▸ DATA ROWS:

Begin

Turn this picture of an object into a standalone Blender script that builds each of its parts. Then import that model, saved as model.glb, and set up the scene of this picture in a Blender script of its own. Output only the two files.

End
Begin

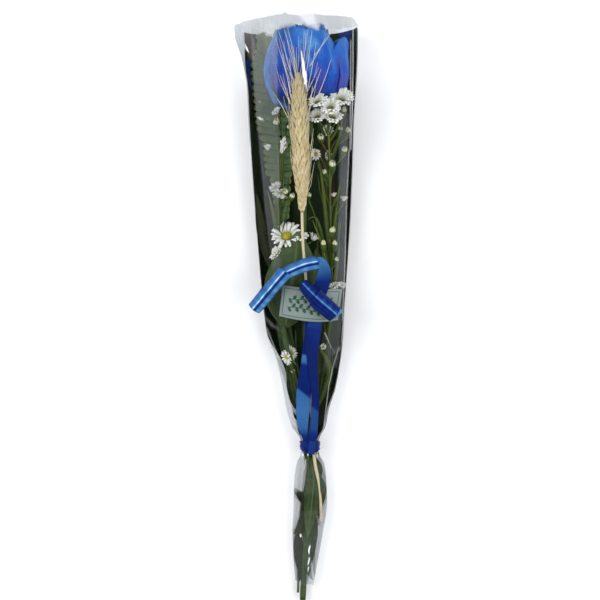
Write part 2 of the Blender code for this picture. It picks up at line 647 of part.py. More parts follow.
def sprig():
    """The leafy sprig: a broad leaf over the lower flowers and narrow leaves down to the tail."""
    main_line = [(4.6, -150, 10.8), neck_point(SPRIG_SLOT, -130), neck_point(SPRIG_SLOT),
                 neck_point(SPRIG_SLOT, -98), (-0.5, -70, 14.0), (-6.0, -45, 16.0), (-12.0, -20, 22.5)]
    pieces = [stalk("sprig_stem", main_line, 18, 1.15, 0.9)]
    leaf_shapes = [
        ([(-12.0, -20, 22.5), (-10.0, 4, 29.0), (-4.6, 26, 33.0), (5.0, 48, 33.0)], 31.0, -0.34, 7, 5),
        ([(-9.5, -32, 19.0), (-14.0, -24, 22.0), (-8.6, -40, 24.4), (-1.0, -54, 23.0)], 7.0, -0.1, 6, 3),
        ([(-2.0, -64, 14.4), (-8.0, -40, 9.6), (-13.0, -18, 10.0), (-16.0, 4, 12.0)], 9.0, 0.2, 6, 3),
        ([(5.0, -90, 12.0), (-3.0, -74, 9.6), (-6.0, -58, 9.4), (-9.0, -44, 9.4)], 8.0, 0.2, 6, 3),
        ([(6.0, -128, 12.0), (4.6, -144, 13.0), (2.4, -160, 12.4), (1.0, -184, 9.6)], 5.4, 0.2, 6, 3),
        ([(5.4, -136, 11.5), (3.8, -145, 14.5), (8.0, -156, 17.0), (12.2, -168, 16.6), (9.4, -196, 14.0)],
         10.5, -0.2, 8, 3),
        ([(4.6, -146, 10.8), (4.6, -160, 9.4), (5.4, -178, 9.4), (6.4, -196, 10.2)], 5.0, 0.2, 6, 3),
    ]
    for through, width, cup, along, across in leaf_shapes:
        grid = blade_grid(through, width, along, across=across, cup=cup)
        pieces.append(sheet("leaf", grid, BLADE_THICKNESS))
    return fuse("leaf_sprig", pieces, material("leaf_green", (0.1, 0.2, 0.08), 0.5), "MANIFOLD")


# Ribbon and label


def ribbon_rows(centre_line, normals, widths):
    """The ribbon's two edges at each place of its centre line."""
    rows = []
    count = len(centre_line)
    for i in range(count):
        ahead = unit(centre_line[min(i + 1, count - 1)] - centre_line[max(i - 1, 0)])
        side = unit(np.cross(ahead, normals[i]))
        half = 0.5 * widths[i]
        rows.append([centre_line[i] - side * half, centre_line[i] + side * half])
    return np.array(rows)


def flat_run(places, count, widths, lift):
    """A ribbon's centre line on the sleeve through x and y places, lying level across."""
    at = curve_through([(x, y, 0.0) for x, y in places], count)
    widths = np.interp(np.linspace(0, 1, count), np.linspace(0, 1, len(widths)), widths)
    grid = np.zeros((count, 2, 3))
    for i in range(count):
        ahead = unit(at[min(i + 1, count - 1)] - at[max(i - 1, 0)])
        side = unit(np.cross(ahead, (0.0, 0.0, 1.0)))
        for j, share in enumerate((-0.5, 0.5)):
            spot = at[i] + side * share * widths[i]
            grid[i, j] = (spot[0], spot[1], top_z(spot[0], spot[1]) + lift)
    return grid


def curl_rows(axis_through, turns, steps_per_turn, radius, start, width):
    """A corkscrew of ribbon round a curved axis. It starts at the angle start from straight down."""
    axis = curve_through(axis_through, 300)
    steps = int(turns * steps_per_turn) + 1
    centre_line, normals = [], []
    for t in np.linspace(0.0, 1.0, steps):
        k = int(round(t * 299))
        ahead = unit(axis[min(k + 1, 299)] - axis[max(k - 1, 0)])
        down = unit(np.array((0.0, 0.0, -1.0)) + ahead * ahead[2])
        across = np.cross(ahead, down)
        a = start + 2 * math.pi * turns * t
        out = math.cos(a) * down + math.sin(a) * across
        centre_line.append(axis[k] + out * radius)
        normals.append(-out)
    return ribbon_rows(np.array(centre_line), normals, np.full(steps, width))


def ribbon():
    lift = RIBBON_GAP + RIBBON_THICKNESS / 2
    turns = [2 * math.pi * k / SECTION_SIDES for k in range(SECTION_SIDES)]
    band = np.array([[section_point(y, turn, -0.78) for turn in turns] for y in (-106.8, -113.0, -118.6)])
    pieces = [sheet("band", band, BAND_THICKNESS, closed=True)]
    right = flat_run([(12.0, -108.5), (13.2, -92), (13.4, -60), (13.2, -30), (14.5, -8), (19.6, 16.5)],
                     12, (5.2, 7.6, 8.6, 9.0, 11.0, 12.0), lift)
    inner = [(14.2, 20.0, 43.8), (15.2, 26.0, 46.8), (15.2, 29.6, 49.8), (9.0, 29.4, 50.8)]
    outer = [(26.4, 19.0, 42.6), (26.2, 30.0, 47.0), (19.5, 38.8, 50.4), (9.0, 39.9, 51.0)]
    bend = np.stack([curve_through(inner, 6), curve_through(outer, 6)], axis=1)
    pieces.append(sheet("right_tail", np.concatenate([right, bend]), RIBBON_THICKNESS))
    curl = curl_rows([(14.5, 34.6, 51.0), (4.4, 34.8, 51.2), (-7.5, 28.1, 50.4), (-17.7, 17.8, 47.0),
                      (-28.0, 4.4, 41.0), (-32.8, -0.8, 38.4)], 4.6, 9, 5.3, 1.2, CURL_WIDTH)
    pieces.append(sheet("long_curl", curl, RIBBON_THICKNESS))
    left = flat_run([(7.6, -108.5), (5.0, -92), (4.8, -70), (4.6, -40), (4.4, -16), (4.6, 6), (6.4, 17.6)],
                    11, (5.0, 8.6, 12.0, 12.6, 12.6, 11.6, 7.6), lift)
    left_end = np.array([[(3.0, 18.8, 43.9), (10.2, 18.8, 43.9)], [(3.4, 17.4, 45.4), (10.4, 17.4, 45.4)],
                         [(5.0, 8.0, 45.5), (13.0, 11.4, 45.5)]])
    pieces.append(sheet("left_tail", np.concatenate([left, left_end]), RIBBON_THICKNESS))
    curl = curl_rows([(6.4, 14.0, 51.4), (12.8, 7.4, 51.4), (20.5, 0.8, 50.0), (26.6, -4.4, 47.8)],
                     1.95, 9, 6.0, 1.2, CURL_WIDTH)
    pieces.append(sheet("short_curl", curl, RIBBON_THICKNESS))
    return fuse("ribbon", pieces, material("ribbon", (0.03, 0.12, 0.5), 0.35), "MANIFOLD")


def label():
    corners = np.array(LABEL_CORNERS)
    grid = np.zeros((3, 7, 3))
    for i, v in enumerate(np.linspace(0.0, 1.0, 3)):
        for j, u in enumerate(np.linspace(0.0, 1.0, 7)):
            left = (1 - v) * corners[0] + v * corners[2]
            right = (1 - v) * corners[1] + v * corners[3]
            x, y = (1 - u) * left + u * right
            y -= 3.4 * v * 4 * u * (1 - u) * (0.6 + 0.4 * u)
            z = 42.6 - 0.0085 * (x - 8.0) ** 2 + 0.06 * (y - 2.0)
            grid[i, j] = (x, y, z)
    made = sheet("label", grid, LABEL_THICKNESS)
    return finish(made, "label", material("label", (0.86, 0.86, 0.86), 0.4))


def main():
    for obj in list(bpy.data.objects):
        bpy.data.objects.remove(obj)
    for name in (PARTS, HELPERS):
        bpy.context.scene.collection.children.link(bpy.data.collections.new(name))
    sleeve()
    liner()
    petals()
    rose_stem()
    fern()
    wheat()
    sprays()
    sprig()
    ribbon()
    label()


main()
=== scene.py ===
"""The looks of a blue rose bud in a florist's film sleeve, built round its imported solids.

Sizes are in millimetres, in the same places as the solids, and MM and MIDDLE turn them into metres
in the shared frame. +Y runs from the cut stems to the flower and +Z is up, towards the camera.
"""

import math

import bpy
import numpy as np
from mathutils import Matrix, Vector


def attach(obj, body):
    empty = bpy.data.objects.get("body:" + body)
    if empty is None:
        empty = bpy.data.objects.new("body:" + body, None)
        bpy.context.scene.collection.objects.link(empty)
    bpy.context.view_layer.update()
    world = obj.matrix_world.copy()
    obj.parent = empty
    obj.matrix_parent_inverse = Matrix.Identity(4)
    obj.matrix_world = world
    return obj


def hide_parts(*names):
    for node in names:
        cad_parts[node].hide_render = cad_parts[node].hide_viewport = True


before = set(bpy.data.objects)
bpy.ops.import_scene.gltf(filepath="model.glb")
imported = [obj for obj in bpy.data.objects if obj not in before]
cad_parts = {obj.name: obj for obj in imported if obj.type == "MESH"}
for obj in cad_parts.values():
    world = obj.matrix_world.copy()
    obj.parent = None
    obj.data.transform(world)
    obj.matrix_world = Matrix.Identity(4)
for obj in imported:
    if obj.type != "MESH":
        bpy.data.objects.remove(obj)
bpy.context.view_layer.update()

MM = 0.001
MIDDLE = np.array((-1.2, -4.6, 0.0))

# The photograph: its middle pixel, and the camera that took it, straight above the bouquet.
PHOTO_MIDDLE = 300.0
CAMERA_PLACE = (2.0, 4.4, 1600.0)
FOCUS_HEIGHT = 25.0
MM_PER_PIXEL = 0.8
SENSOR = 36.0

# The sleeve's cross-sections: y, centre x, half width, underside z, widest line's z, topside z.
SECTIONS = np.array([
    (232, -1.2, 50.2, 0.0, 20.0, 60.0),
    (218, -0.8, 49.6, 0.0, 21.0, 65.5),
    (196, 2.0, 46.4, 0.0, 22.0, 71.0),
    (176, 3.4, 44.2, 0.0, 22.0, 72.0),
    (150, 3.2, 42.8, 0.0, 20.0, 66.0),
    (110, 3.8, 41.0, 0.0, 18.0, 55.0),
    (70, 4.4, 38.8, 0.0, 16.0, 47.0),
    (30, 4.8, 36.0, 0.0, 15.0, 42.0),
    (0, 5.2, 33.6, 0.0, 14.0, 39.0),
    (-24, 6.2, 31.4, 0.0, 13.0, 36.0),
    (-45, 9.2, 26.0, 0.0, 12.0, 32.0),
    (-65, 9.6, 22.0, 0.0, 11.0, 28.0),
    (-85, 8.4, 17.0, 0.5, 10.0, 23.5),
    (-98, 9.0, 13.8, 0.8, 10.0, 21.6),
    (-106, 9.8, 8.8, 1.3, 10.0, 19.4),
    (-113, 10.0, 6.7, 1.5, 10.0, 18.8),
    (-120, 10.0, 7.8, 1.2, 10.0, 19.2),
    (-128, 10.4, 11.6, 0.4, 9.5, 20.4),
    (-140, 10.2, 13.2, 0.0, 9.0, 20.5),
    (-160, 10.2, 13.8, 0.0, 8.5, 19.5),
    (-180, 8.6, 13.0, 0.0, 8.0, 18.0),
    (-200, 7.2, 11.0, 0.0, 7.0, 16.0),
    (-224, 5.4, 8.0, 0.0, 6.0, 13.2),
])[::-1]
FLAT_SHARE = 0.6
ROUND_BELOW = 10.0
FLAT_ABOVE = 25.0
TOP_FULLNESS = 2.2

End

Starting at the line that contains "x, y = (1 - u) * left + u * right" and ending at the line that contains "imported = [obj", repeat each line exactly, both ends included, and nothing else.

▸ WORKED SOLUTION:
            x, y = (1 - u) * left + u * right
            y -= 3.4 * v * 4 * u * (1 - u) * (0.6 + 0.4 * u)
            z = 42.6 - 0.0085 * (x - 8.0) ** 2 + 0.06 * (y - 2.0)
            grid[i, j] = (x, y, z)
    made = sheet("label", grid, LABEL_THICKNESS)
    return finish(made, "label", material("label", (0.86, 0.86, 0.86), 0.4))


def main():
    for obj in list(bpy.data.objects):
        bpy.data.objects.remove(obj)
    for name in (PARTS, HELPERS):
        bpy.context.scene.collection.children.link(bpy.data.collections.new(name))
    sleeve()
    liner()
    petals()
    rose_stem()
    fern()
    wheat()
    sprays()
    sprig()
    ribbon()
    label()


main()
=== scene.py ===
"""The looks of a blue rose bud in a florist's film sleeve, built round its imported solids.

Sizes are in millimetres, in the same places as the solids, and MM and MIDDLE turn them into metres
in the shared frame. +Y runs from the cut stems to the flower and +Z is up, towards the camera.
"""

import math

import bpy
import numpy as np
from mathutils import Matrix, Vector


def attach(obj, body):
    empty = bpy.data.objects.get("body:" + body)
    if empty is None:
        empty = bpy.data.objects.new("body:" + body, None)
        bpy.context.scene.collection.objects.link(empty)
    bpy.context.view_layer.update()
    world = obj.matrix_world.copy()
    obj.parent = empty
    obj.matrix_parent_inverse = Matrix.Identity(4)
    obj.matrix_world = world
    return obj


def hide_parts(*names):
    for node in names:
        cad_parts[node].hide_render = cad_parts[node].hide_viewport = True


before = set(bpy.data.objects)
bpy.ops.import_scene.gltf(filepath="model.glb")
imported = [obj for obj in bpy.data.objects if obj not in before]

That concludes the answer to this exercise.